3.      Gelet op de met verordening nr. 1049/2001 inzake de toegang van het publiek tot documenten van het Europees Parlement, de Raad en de Commissie beoogde doelstellingen, waaronder de in punt 2 van de considerans ervan in herinnering gebrachte omstandigheid dat het recht van het publiek op toegang tot documenten van de instellingen gelieerd is met het democratische karakter van deze instellingen, en op het feit dat deze verordening, zoals in punt 4 van de considerans en in artikel 1 ervan wordt gepreciseerd, ertoe strekt het publiek een zo ruim mogelijke toegang tot documenten te verlenen, moeten de in artikel 4 van deze verordening genoemde uitzonderingen op dit recht strikt worden uitgelegd en toegepast.

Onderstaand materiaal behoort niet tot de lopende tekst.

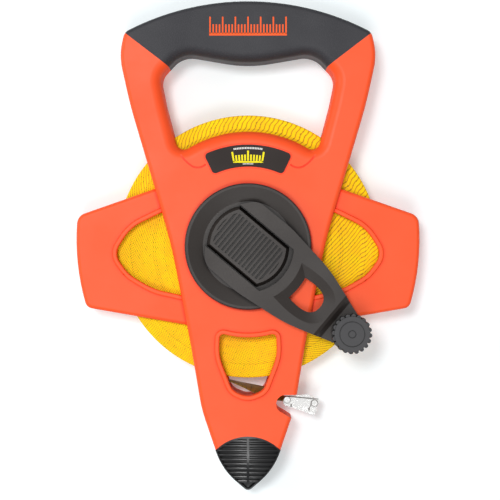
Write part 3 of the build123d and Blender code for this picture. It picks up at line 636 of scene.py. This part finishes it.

Een recht op een zo ruim mogelijke toegang van het publiek houdt dus in dat het publiek recht heeft op openbaarmaking van de volledige inhoud van de gevraagde documenten en dat dit recht slechts kan worden beperkt door de strikte toepassing van de uitzonderingen van verordening nr. 1049/2001. Valt slechts een deel van een gevraagd document onder een uitzondering, dan worden de andere delen van het document openbaar gemaakt. Onder die voorwaarden waarborgt transparantie een betere deelneming van de burgers aan het besluitvormingsproces alsook een grotere legitimiteit en meer doelmatigheid en verantwoordelijkheid van de administratie ten opzichte van de burgers binnen een democratisch systeem.

Deze overwegingen zijn uiteraard bij uitstek relevant wanneer de Raad optreedt als wetgever, zoals blijkt uit punt 6 van de considerans van verordening nr. 1049/2001, volgens hetwelk juist in dat geval ruimere toegang tot documenten moet worden verleend. Transparantie ter zake draagt bij tot de versterking van de democratie door de burgers in staat te stellen alle informatie te controleren die aan een wetgevingshandeling ten grondslag heeft gelegen. De mogelijkheid van de burgers om kennis te nemen van de grondslagen van wetgevingshandelingen is immers een voorwaarde voor een doeltreffende uitoefening van hun democratische rechten.

De omstandigheid dat een document een door een uitzondering beschermd belang betreft, is op zich niet voldoende om deze uitzonderingsgrond toe te passen. Een dergelijke toepassing is in beginsel slechts gerechtvaardigd indien de instelling vooraf heeft beoordeeld of de toegang tot het document concreet en daadwerkelijk afbreuk kan doen aan het beschermde belang. Bovendien kan alleen dan het gevaar van afbreuk aan een beschermd belang worden aangevoerd, indien het redelijkerwijs voorzienbaar en niet louter hypothetisch is.